4.     SUBSEQUENT EVENTS

              On October 9, 1997, the Company declared a cash dividend to its
shareholders of record on that date in the amount of $.0587 per share, for a
total distribution of $135,000, to provide for those shareholders' estimated
federal income tax obligations attributable to the Company's earnings for the
period from July 1, 1997 through the Termination Date. The cash dividend was
paid on October 14, 1997 from earnings of the Company.

              On October 21, 1997, the Company completed an initial public
offering of common stock and the private placement of common stock warrants.
Proceeds of the offering, less underwriter's commissions and fees and other
offering expenses were approximately $4.5 million for the 900,000 new common
shares issued by the company. Selling shareholders sold 434,000 common shares
for which the Company received no benefit. The Company intends to use the net
proceeds from the offering (i) to develop, manufacture and market
computERGO(TM), (ii) to seek to obtain ISO 9000 certification, (iii) to enhance
the Company's core products and to develop additional ergonomic products, (iv)
to add engineering and marketing resources, (v) to repay outstanding bank
indebtedness, and (vi) for working capital.

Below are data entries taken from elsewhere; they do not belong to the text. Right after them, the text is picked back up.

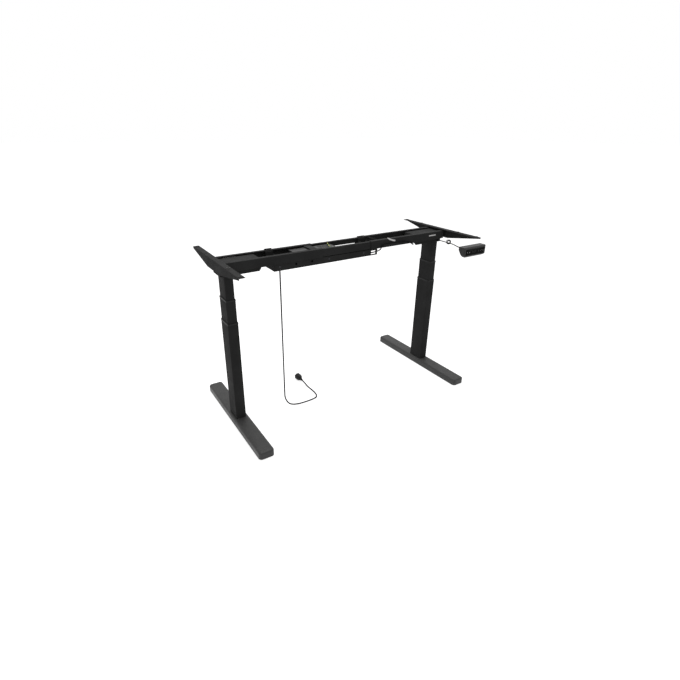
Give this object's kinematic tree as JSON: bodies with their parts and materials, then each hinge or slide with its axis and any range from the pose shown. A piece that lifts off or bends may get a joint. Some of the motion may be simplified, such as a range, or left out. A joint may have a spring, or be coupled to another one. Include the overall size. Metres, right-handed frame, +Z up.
{
  "type": "height adjustable standing desk frame",
  "caption": "Electric sit-stand desk frame: telescopic lifting columns on flat feet, joined by a width-adjustable beam with control box, mains lead and keypad handset.",
  "frame": {"origin": "middle of the footprint, on the floor", "axes": "+X along the desk to the user's right, +Y from the user towards the wall, +Z up"},
  "size_m": [1.362, 0.798, 0.872],
  "materials": {
    "black_powder_coat": "satin, fine texture",
    "foot_powder_coat": "satin, fine texture",
    "bright_steel": "drawn",
    "zinc_bolts": "black zinc",
    "bronze_nut": "machined",
    "nylon_glide": "satin",
    "rubber_pad": "matt",
    "motor_can": "semi gloss",
    "gear_housing": "cast, satin",
    "box_plastic": "fine grain",
    "board_green": "solder mask",
    "handset_plastic": "fine grain",
    "handset_window": "gloss film",
    "key_plastic": "satin",
    "mains_flex": "satin",
    "plug_plastic": "satin",
    "signal_flex": "satin",
    "earth_flex": "green and yellow"
  },
  "bodies": {
    "left_base": {"left_foot": "foot_powder_coat", "left_levelling_feet": "rubber_pad", "left_foot_bolts": "zinc_bolts", "left_outer_tube": "black_powder_coat", "left_outer_glides": "nylon_glide", "left_base_post": "bright_steel", "left_lower_nut": "bronze_nut"},
    "left_middle": {"left_middle_tube": "black_powder_coat", "left_middle_glides": "nylon_glide", "left_carrier_tube": "bright_steel", "left_upper_nut": "bronze_nut"},
    "left_hollow_screw": {"left_hollow_spindle": "bright_steel"},
    "left_head": {"left_inner_tube": "black_powder_coat", "left_gearbox": "gear_housing", "left_motor": "motor_can", "left_head_box": "black_powder_coat", "left_slide_rails": "black_powder_coat", "left_side_bracket": "black_powder_coat", "left_bracket_bolts": "zinc_bolts"},
    "left_screw": {"left_spindle": "bright_steel"},
    "right_base": {"right_foot": "foot_powder_coat", "right_levelling_feet": "rubber_pad", "right_foot_bolts": "zinc_bolts", "right_outer_tube": "black_powder_coat", "right_outer_glides": "nylon_glide", "right_base_post": "bright_steel", "right_lower_nut": "bronze_nut"},
    "right_middle": {"right_middle_tube": "black_powder_coat", "right_middle_glides": "nylon_glide", "right_carrier_tube": "bright_steel", "right_upper_nut": "bronze_nut"},
    "right_hollow_screw": {"right_hollow_spindle": "bright_steel"},
    "right_head": {"right_inner_tube": "black_powder_coat", "right_gearbox": "gear_housing", "right_motor": "motor_can", "right_head_box": "black_powder_coat", "right_slide_rails": "black_powder_coat", "right_side_bracket": "black_powder_coat", "right_bracket_bolts": "zinc_bolts", "handset_case": "handset_plastic", "handset_face": "handset_window", "handset_cable": "signal_flex"},
    "right_screw": {"right_spindle": "bright_steel"},
    "centre_frame": {"front_rail": "black_powder_coat", "rear_rail": "black_powder_coat", "cross_braces": "black_powder_coat", "cable_tray": "black_powder_coat", "frame_screws": "zinc_bolts", "control_box_case": "box_plastic", "circuit_board": "board_green", "control_box_lid": "box_plastic", "earth_wire": "earth_flex", "motor_cables": "signal_flex", "mains_lead": "mains_flex"},
    "plug": {"mains_plug": "plug_plastic"},
    "up_key": {"key_up": "key_plastic"},
    "down_key": {"key_down": "key_plastic"},
    "one_key": {"key_one": "key_plastic"},
    "two_key": {"key_two": "key_plastic"},
    "store_key": {"key_store": "key_plastic"}
  },
  "joints": [
    {"name": "lift", "type": "slide", "parent": "left_base", "child": "left_head", "axis": [0, 0, 1], "range_m": [-0.204, 0.446]},
    {"name": "left_middle_slide", "type": "slide", "parent": "left_base", "child": "left_middle", "axis": [0, 0, 1], "range_m": [-0.1025, 0.2235]},
    {"name": "left_screw_turn", "type": "hinge", "parent": "left_head", "child": "left_screw", "pos_m": [-0.625, 0.041, 0.6], "axis": [0, 0, 1], "range_deg": [-6130, 13390]},
    {"name": "left_hollow_turn", "type": "hinge", "parent": "left_middle", "child": "left_hollow_screw", "pos_m": [-0.625, 0.041, 0.45], "axis": [0, 0, 1], "range_deg": [-6130, 13390]},
    {"name": "left_width", "type": "slide", "parent": "left_head", "child": "centre_frame", "axis": [1, 0, 0], "range_m": [-0.034, 0.212], "deforming": ["motor_cables"]},
    {"name": "lead_slack", "type": "slide", "parent": "centre_frame", "child": "plug", "axis": [0, 0, 1], "range_m": [-0.447, 0.205], "deforming": ["mains_lead"]},
    {"name": "right_width", "type": "slide", "parent": "centre_frame", "child": "right_head", "axis": [1, 0, 0], "range_m": [-0.178, 0.028], "deforming": ["motor_cables"]},
    {"name": "right_middle_slide", "type": "slide", "parent": "right_head", "child": "right_middle", "axis": [0, 0, 1], "range_m": [-0.2235, 0.1025]},
    {"name": "right_base_slide", "type": "slide", "parent": "right_head", "child": "right_base", "axis": [0, 0, 1], "range_m": [-0.447, 0.205]},
    {"name": "right_screw_turn", "type": "hinge", "parent": "right_head", "child": "right_screw", "pos_m": [0.625, 0.041, 0.6], "axis": [0, 0, 1], "range_deg": [-6130, 13390]},
    {"name": "right_hollow_turn", "type": "hinge", "parent": "right_middle", "child": "right_hollow_screw", "pos_m": [0.625, 0.041, 0.45], "axis": [0, 0, 1], "range_deg": [-6130, 13390]},
    {"name": "press_up", "type": "slide", "parent": "right_head", "child": "up_key", "axis": [0, 1, 0], "range_m": [0, 0.001], "stiffness_N_per_m": 900, "springref_m": -0.0006},
    {"name": "press_down", "type": "slide", "parent": "right_head", "child": "down_key", "axis": [0, 1, 0], "range_m": [0, 0.001], "stiffness_N_per_m": 900, "springref_m": -0.0006},
    {"name": "press_one", "type": "slide", "parent": "right_head", "child": "one_key", "axis": [0, 1, 0], "range_m": [0, 0.001], "stiffness_N_per_m": 900, "springref_m": -0.0006},
    {"name": "press_two", "type": "slide", "parent": "right_head", "child": "two_key", "axis": [0, 1, 0], "range_m": [0, 0.001], "stiffness_N_per_m": 900, "springref_m": -0.0006},
    {"name": "press_store", "type": "slide", "parent": "right_head", "child": "store_key", "axis": [0, 1, 0], "range_m": [0, 0.001], "stiffness_N_per_m": 900, "springref_m": -0.0006}
  ],
  "couplings": [
    {"joint": "left_middle_slide", "follows": "lift", "ratio": 0.5},
    {"joint": "left_screw_turn", "follows": "lift", "rad_per_m": 523.6},
    {"joint": "left_hollow_turn", "follows": "lift", "rad_per_m": 523.6},
    {"joint": "lead_slack", "follows": "lift", "ratio": -1},
    {"joint": "right_middle_slide", "follows": "lift", "ratio": -0.5},
    {"joint": "right_base_slide", "follows": "lift", "ratio": -1},
    {"joint": "right_screw_turn", "follows": "lift", "rad_per_m": 523.6},
    {"joint": "right_hollow_turn", "follows": "lift", "rad_per_m": 523.6}
  ]
}
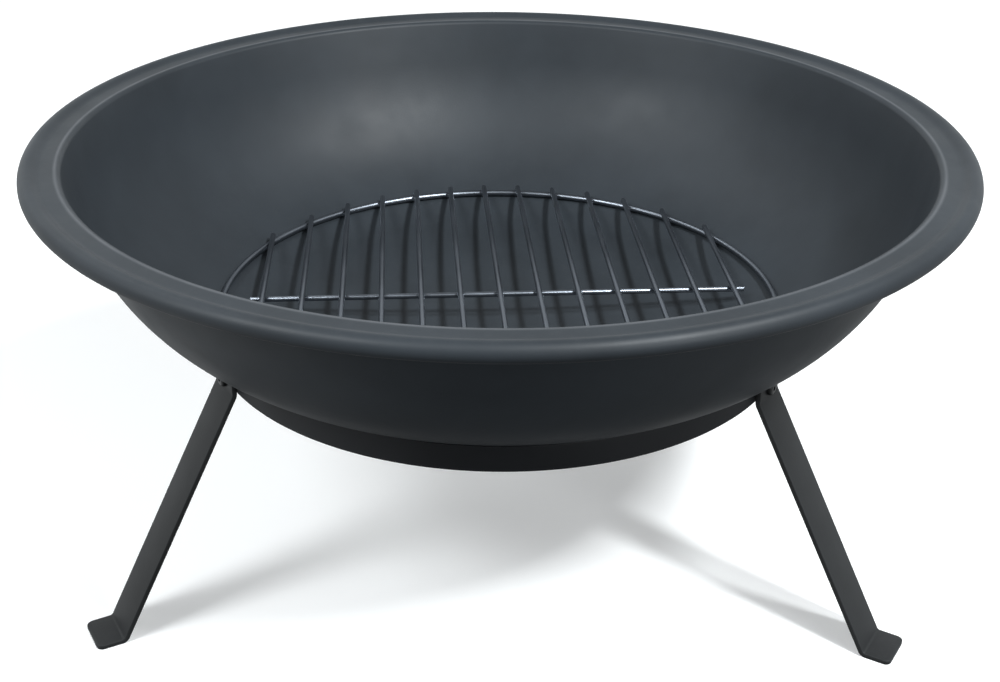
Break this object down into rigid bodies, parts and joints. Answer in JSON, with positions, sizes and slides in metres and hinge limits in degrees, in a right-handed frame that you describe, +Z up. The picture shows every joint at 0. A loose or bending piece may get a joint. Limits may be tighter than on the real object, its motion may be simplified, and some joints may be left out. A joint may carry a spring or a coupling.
{
  "type": "fire pit",
  "caption": "Round open fire pit: pressed steel bowl with a rolled rim, resting in a flat-bar ring on bent legs, with a lift-out round wire grate inside.",
  "frame": {"origin": "on the ground, below the middle of the rim", "axes": "+Z up; +Y from the pit's middle to the rear leg; the other legs stand to the front left and the front right"},
  "size_m": [0.56, 0.56, 0.2765],
  "materials": {
    "bowl_coat": "satin charcoal heat-resistant coat",
    "ring_coat": "satin black coat",
    "leg_coat": "satin black powder coat",
    "bolt_coat": "black oxide",
    "nut_coat": "black oxide",
    "hoop_coat": "satin black coat",
    "bar_coat": "satin black coat"
  },
  "bodies": {
    "stand": {"support_ring": "ring_coat", "leg_front_left": "leg_coat", "leg_front_right": "leg_coat", "leg_rear": "leg_coat", "leg_bolt_front_left": "bolt_coat", "leg_bolt_front_right": "bolt_coat", "leg_bolt_rear": "bolt_coat", "leg_nut_front_left": "nut_coat", "leg_nut_front_right": "nut_coat", "leg_nut_rear": "nut_coat"},
    "bowl": {"bowl": "bowl_coat"},
    "grate": {"grate_ring": "hoop_coat", "grate_bar_01": "bar_coat", "grate_bar_02": "bar_coat", "grate_bar_03": "bar_coat", "grate_bar_04": "bar_coat", "grate_bar_05": "bar_coat", "grate_bar_06": "bar_coat", "grate_bar_07": "bar_coat", "grate_bar_08": "bar_coat", "grate_bar_09": "bar_coat", "grate_bar_10": "bar_coat", "grate_bar_11": "bar_coat", "grate_bar_12": "bar_coat", "grate_bar_13": "bar_coat", "grate_cross_bar": "bar_coat"}
  },
  "joints": [
    {"name": "bowl_lift", "type": "slide", "parent": "stand", "child": "bowl", "axis": [0, 0, 1], "range_m": [0, 0.1]},
    {"name": "grate_lift", "type": "slide", "parent": "bowl", "child": "grate", "axis": [0, 0, 1], "range_m": [0, 0.15]}
  ]
}
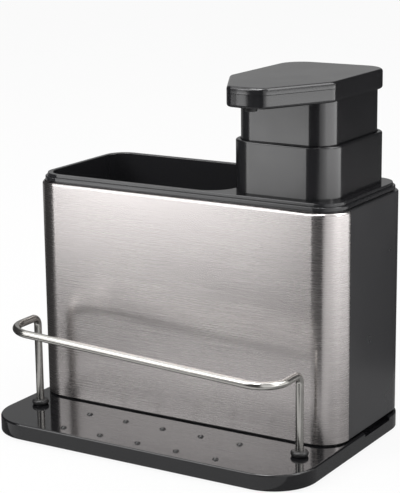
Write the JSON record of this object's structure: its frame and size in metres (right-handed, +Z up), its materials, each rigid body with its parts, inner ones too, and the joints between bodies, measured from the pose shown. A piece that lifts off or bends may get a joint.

                                       -4-

<PAGE>   7


ITEM 2  MANAGEMENT'S DISCUSSION AND ANALYSIS OF FINANCIAL CONDITIONS AND RESULTS
        OF INCOME

         GENERAL. The Company generates revenue through sales of its products to
     corporate customers and retailers through independent sales
     representatives, who generally are paid a commission for each unit sold.
     These independent sales representatives channel sales through dealers
     located throughout the United States who acquire the products from the
     Company at a discount from suggested retail and then resell the products to
     the ultimate customers. These dealers typically provide end-users a range
     of "value-added" services that may include installation, delivery, site
     planning and warranty repairs.

         Because the Company is utilizing what it believes are "value-added"
     dealers, the Company has been able to increase sales of higher priced
     models. The Company believes that those end-users reached through such
     higher quality dealers generally prefer, in addition to the value-added
     services of such dealers, its higher-priced models inasmuch as the Company
     believes the purchasing decisions of such end-users are not focused solely
     on price but also on other factors.

         RESULTS OF OPERATIONS. The following table sets forth the percentage
     relationship to net sales of certain items in the Company's statements of
     income for the periods indicated:

<TABLE>
<CAPTION>
                                                     Three Months Ended
                                                        September 30,
                                              ---------------------------------
                                                   1997              1996
                                              ---------------    --------------
<S>                                                     <C>               <C>   
Net sales                                               100.0%            100.0%
Cost of sales                                            60.7              62.3
                                              ---------------    --------------
Gross profit                                             39.3              37.7
Selling, general and administrative expenses             27.8              28.5
                                              ---------------    --------------
Operating income                                         11.5               9.2
                                              ===============    ==============
</TABLE>

         THREE MONTHS ENDED SEPTEMBER 30, 1997 COMPARED TO THREE MONTHS ENDED 
         SEPTEMBER 30, 1996

         Net Sales. Net sales for the three months ended September 30, 1997
     remained flat at approximately $3.0 million as compared to the three months
     ended September 30, 1996. The number of units sold decreased approximately
     12%, but was offset by an increase in average selling price due to the
     Company's strategy of shifting the product mix of sales to higher priced
     models sold to or through dealers and a reduction in sales to a large lower
     margin customer. The decrease in unit sales is primarily a result of the
     transition from selling directly to end-users to selling primarily to or
     through dealers.

         Gross Profit. Gross profit for the three months ended September 30,
     1997 was $1.2 million, or approximately 39.3% of net sales as compared to
     $1.1 million, or 37.7% of net sales for the similar three month period in
     1996. Although the cost per chair remained relatively flat, these increases
     in gross profit were the result of the shift in strategy to sales of higher
     priced models as discussed in "Net Sales" above.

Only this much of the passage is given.